The comment about the polished hull on boats is interesting. I spent a summer about 9-10 years ago running around with an SST-45 tunnel hull race boat.

Interesting toys... at the time the class was fiberglass/wood/carbon fiber construction 13' hydroplane, had to be over 700 lbs with driver with a 45ci outboard. They can run over 80mph if set up correctly. (http://www.sst45.com/seriesinfo.shtml if you're interested)

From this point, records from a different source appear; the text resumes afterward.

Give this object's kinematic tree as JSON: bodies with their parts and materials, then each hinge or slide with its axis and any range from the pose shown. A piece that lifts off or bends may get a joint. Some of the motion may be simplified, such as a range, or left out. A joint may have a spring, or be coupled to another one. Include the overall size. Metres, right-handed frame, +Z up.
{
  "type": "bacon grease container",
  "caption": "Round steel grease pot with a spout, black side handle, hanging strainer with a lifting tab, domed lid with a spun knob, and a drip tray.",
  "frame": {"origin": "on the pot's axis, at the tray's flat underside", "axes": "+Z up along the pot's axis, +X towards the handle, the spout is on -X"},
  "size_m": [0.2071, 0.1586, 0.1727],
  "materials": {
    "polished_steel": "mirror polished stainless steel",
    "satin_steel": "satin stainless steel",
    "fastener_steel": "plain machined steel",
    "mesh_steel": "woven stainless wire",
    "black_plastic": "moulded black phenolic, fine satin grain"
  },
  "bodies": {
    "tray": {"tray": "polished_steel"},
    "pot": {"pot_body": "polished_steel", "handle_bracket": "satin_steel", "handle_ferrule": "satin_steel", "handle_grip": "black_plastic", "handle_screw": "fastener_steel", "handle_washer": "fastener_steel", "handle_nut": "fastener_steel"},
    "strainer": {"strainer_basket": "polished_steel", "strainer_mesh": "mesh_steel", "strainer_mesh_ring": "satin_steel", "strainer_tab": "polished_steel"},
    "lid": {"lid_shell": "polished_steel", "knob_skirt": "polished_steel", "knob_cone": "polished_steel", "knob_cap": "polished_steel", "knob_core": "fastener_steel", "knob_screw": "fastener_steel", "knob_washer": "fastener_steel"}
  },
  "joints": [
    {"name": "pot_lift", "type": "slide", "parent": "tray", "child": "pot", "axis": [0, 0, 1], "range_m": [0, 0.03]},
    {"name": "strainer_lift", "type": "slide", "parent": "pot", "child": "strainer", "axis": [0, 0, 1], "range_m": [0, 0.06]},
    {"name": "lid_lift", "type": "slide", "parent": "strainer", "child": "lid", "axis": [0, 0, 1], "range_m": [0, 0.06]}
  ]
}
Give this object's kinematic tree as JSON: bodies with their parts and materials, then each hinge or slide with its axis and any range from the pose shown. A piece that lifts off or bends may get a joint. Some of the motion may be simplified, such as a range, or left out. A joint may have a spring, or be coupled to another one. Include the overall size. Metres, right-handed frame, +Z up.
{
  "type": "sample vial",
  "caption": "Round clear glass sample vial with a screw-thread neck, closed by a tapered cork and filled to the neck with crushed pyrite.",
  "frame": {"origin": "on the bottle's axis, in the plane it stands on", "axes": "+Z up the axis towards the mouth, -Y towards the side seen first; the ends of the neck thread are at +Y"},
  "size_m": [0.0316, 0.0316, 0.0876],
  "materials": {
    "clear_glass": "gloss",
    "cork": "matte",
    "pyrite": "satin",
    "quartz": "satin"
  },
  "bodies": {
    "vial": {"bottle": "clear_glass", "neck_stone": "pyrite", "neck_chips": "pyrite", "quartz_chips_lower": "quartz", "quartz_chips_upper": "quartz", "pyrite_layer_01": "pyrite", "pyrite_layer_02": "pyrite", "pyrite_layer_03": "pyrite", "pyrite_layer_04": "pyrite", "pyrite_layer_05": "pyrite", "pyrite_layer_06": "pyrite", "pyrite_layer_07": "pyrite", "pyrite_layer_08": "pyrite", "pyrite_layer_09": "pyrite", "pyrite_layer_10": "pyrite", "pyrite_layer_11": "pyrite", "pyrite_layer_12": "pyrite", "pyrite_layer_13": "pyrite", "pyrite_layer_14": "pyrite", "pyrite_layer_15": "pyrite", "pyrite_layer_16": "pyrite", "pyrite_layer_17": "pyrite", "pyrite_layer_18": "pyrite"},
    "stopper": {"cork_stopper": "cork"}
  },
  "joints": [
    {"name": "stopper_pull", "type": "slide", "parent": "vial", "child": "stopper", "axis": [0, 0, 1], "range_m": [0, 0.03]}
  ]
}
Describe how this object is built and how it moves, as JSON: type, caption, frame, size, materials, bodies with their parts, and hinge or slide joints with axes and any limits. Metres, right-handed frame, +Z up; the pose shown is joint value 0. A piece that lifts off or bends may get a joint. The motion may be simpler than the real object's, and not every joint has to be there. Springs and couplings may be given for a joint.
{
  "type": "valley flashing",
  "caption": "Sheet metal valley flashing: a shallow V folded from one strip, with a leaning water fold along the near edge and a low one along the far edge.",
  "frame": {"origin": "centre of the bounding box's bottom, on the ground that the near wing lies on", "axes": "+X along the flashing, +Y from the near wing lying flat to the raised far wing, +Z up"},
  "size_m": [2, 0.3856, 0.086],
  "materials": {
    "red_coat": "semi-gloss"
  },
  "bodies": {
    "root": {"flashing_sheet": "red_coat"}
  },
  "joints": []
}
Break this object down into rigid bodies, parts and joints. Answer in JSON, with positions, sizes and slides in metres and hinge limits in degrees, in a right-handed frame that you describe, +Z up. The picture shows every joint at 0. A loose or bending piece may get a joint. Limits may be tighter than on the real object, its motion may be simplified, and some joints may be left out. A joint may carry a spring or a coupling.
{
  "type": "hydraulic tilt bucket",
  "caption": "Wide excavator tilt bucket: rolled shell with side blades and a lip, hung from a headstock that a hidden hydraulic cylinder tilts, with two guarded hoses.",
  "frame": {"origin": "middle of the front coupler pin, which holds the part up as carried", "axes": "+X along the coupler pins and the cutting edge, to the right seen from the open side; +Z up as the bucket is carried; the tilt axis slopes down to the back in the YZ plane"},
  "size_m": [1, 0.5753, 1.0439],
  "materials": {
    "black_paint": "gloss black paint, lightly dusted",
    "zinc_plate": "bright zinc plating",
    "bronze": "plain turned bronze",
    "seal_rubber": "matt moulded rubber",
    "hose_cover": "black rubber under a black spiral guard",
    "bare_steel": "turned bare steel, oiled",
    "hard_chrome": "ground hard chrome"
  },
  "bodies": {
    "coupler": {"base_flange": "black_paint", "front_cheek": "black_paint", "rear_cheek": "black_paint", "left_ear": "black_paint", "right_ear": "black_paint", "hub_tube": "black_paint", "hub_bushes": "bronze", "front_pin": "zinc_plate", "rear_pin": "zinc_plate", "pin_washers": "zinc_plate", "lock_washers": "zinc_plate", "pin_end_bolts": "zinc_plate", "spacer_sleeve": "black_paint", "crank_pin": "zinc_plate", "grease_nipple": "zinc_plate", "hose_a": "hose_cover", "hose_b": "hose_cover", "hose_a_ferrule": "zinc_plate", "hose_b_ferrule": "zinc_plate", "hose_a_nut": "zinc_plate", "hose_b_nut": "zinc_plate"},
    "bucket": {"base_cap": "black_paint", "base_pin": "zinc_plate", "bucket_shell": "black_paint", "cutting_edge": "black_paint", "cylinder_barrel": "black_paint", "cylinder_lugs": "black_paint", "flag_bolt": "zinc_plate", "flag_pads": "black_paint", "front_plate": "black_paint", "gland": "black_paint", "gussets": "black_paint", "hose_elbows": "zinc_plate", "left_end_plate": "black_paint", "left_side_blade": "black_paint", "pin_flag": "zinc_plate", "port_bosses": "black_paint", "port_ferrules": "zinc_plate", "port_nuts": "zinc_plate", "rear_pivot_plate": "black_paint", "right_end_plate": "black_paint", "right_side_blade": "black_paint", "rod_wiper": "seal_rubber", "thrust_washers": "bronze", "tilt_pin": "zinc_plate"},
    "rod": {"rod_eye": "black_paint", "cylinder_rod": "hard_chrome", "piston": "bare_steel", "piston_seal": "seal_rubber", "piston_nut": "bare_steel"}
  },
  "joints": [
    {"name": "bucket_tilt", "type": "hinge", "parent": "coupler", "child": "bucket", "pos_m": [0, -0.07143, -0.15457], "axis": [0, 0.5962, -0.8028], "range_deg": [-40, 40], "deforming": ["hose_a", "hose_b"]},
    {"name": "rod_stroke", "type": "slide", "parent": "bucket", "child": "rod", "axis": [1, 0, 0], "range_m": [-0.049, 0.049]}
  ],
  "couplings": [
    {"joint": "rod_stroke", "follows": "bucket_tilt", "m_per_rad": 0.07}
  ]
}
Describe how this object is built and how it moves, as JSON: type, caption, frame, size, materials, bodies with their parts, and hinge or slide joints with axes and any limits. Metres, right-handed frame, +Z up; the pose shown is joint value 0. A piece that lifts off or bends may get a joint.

Anyway, there was one guy who pretty much dominated the circuit that year. Late in the season one of the people with us on the trip noticed that the bottom of this guy's boat was substantially smoother that most. You could run your hand across it and notice how much less friction there was than across say... ours :) Seems like that might be valid for boats, at least...
 
Hot Rod magazine just covered this in the latest issue....they painted up a round body falcon. It's a good read!
 
We don't have the HRM out yet, up here in snow land! It is snowing today, BTW. :cry:

Are they using other materials? The Stock Paint color I want is a new one called Chestnut Brown (27002) by Rustoleum's Canadian brand Tremclad (what the MoParts.org guy used. They told me in April that the orders were going to be in Stores by mid-May. Still not in. :unsure:
 
I'm interested in doing the underhood area and underneath the fenders with this process. will the rustoleum hold up to high temperatures and dirt/rocks?
 
Doofnoil, they do make a High Heat paint. I used their Rust Reformer before priming the underside of the fenders. Mine has those PVC inner fender wells, but after I took them off, I got in there to nuke the rest of the surface rust, after cleaning off the metal from dust and tar. I'll just use the black rust paint to spray over the primer.

The Rust Reformer is a rust converter (makes it inactive or if you like, kills the rust fungus). Follow the instructions on the can.